▶ [OBJECTIVE] Check each line for the string "bodies". Give only the count of lines that have it.
──────
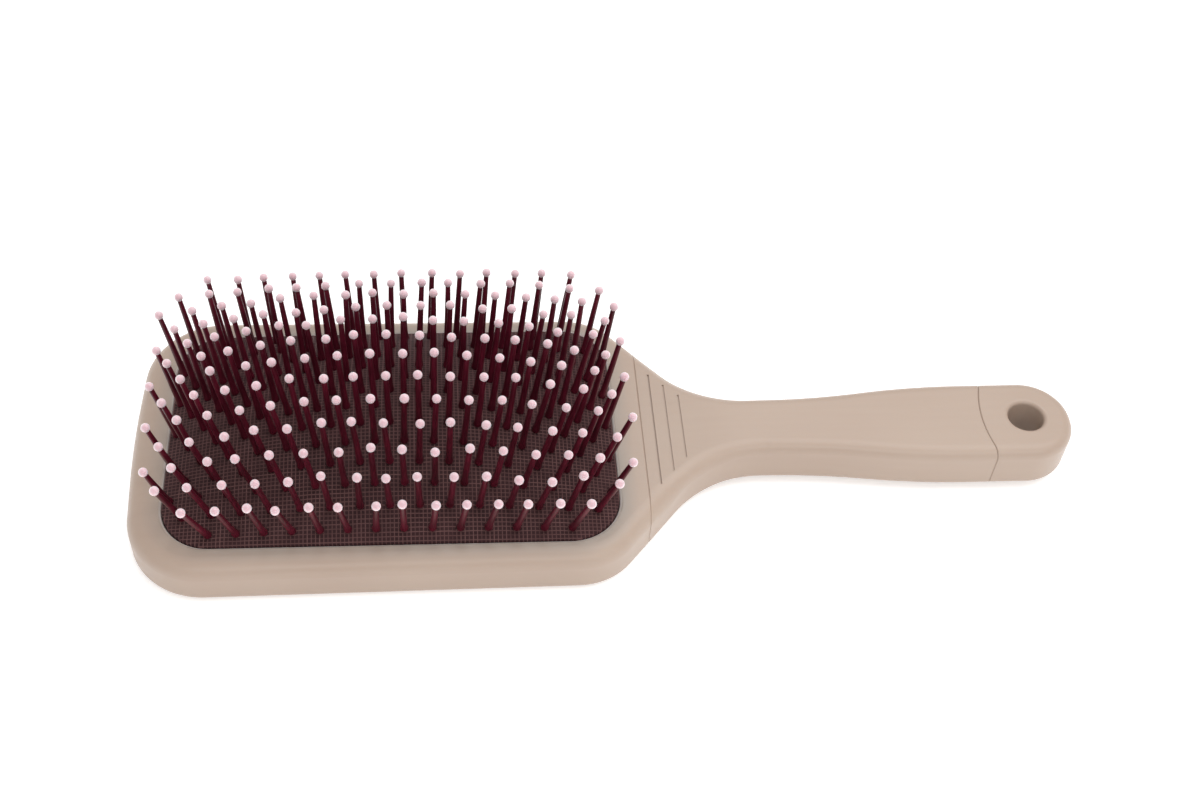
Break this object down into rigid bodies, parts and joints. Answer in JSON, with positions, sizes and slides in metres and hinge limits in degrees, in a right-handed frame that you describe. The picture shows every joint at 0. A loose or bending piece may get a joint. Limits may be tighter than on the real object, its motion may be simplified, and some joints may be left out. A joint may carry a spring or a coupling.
{
  "type": "paddle hairbrush",
  "caption": "Paddle hairbrush with a wide rectangular head, a domed cloth-faced rubber cushion, ball-tipped pins, a flared grooved neck and a handle with a hanging hole.",
  "frame": {"origin": "on the flat back of the head, under the middle of the cushion opening", "axes": "+X along the handle towards its free end, +Z the way the pins point, +Y across the head"},
  "size_m": [0.2467, 0.0852, 0.0453],
  "materials": {
    "greige_plastic": "fine satin grain",
    "cushion_rubber": "matt",
    "facing_cloth": "plain woven, matt",
    "pin_nylon": "glossy nylon",
    "ball_nylon": "glossy nylon"
  },
  "bodies": {
    "brush_body": {"head_shell": "greige_plastic", "back_cover": "greige_plastic", "handle_shell": "greige_plastic", "end_cap": "greige_plastic"},
    "cushion": {"cushion_pad": "cushion_rubber", "pad_cloth": "facing_cloth"},
    "pins_01": {"pin_row_01": "pin_nylon", "tip_row_01": "ball_nylon"},
    "pins_02": {"pin_row_02": "pin_nylon", "tip_row_02": "ball_nylon"},
    "pins_03": {"pin_row_03": "pin_nylon", "tip_row_03": "ball_nylon"},
    "pins_04": {"pin_row_04": "pin_nylon", "tip_row_04": "ball_nylon"},
    "pins_05": {"pin_row_05": "pin_nylon", "tip_row_05": "ball_nylon"},
    "pins_06": {"pin_row_06": "pin_nylon", "tip_row_06": "ball_nylon"},
    "pins_07": {"pin_row_07": "pin_nylon", "tip_row_07": "ball_nylon"},
    "pins_08": {"pin_row_08": "pin_nylon", "tip_row_08": "ball_nylon"},
    "pins_09": {"pin_row_09": "pin_nylon", "tip_row_09": "ball_nylon"},
    "pins_10": {"pin_row_10": "pin_nylon", "tip_row_10": "ball_nylon"},
    "pins_11": {"pin_row_11": "pin_nylon", "tip_row_11": "ball_nylon"},
    "pins_12": {"pin_row_12": "pin_nylon", "tip_row_12": "ball_nylon"},
    "pins_13": {"pin_row_13": "pin_nylon", "tip_row_13": "ball_nylon"}
  },
  "joints": [
    {"name": "cushion_press", "type": "slide", "parent": "brush_body", "child": "cushion", "axis": [0, 0, -1], "range_m": [0, 0.004], "stiffness_N_per_m": 2500, "deforming": ["cushion_pad", "pad_cloth"]},
    {"name": "row_rock_01", "type": "hinge", "parent": "cushion", "child": "pins_01", "pos_m": [0, -0.0321, 0.01435], "axis": [1, 0, 0], "range_deg": [-8, 8], "stiffness_Nm_per_rad": 0.05, "deforming": ["cushion_pad", "pad_cloth"]},
    {"name": "row_rock_02", "type": "hinge", "parent": "cushion", "child": "pins_02", "pos_m": [0, -0.02675, 0.01575], "axis": [1, 0, 0], "range_deg": [-8, 8], "stiffness_Nm_per_rad": 0.05, "deforming": ["cushion_pad", "pad_cloth"]},
    {"name": "row_rock_03", "type": "hinge", "parent": "cushion", "child": "pins_03", "pos_m": [0, -0.0214, 0.01673], "axis": [1, 0, 0], "range_deg": [-8, 8], "stiffness_Nm_per_rad": 0.05, "deforming": ["cushion_pad", "pad_cloth"]},
    {"name": "row_rock_04", "type": "hinge", "parent": "cushion", "child": "pins_04", "pos_m": [0, -0.01605, 0.01831], "axis": [1, 0, 0], "range_deg": [-8, 8], "stiffness_Nm_per_rad": 0.05, "deforming": ["cushion_pad", "pad_cloth"]},
    {"name": "row_rock_05", "type": "hinge", "parent": "cushion", "child": "pins_05", "pos_m": [0, -0.0107, 0.01863], "axis": [1, 0, 0], "range_deg": [-8, 8], "stiffness_Nm_per_rad": 0.05, "deforming": ["cushion_pad", "pad_cloth"]},
    {"name": "row_rock_06", "type": "hinge", "parent": "cushion", "child": "pins_06", "pos_m": [0, -0.00535, 0.01988], "axis": [1, 0, 0], "range_deg": [-8, 8], "stiffness_Nm_per_rad": 0.05, "deforming": ["cushion_pad", "pad_cloth"]},
    {"name": "row_rock_07", "type": "hinge", "parent": "cushion", "child": "pins_07", "pos_m": [0, 0, 0.01948], "axis": [1, 0, 0], "range_deg": [-8, 8], "stiffness_Nm_per_rad": 0.05, "deforming": ["cushion_pad", "pad_cloth"]},
    {"name": "row_rock_08", "type": "hinge", "parent": "cushion", "child": "pins_08", "pos_m": [0, 0.00535, 0.01988], "axis": [1, 0, 0], "range_deg": [-8, 8], "stiffness_Nm_per_rad": 0.05, "deforming": ["cushion_pad", "pad_cloth"]},
    {"name": "row_rock_09", "type": "hinge", "parent": "cushion", "child": "pins_09", "pos_m": [0, 0.0107, 0.01863], "axis": [1, 0, 0], "range_deg": [-8, 8], "stiffness_Nm_per_rad": 0.05, "deforming": ["cushion_pad", "pad_cloth"]},
    {"name": "row_rock_10", "type": "hinge", "parent": "cushion", "child": "pins_10", "pos_m": [0, 0.01605, 0.01831], "axis": [1, 0, 0], "range_deg": [-8, 8], "stiffness_Nm_per_rad": 0.05, "deforming": ["cushion_pad", "pad_cloth"]},
    {"name": "row_rock_11", "type": "hinge", "parent": "cushion", "child": "pins_11", "pos_m": [0, 0.0214, 0.01673], "axis": [1, 0, 0], "range_deg": [-8, 8], "stiffness_Nm_per_rad": 0.05, "deforming": ["cushion_pad", "pad_cloth"]},
    {"name": "row_rock_12", "type": "hinge", "parent": "cushion", "child": "pins_12", "pos_m": [0, 0.02675, 0.01575], "axis": [1, 0, 0], "range_deg": [-8, 8], "stiffness_Nm_per_rad": 0.05, "deforming": ["cushion_pad", "pad_cloth"]},
    {"name": "row_rock_13", "type": "hinge", "parent": "cushion", "child": "pins_13", "pos_m": [0, 0.0321, 0.01435], "axis": [1, 0, 0], "range_deg": [-8, 8], "stiffness_Nm_per_rad": 0.05, "deforming": ["cushion_pad", "pad_cloth"]}
  ]
}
──────
▶ [WRITTEN RESPONSE] 2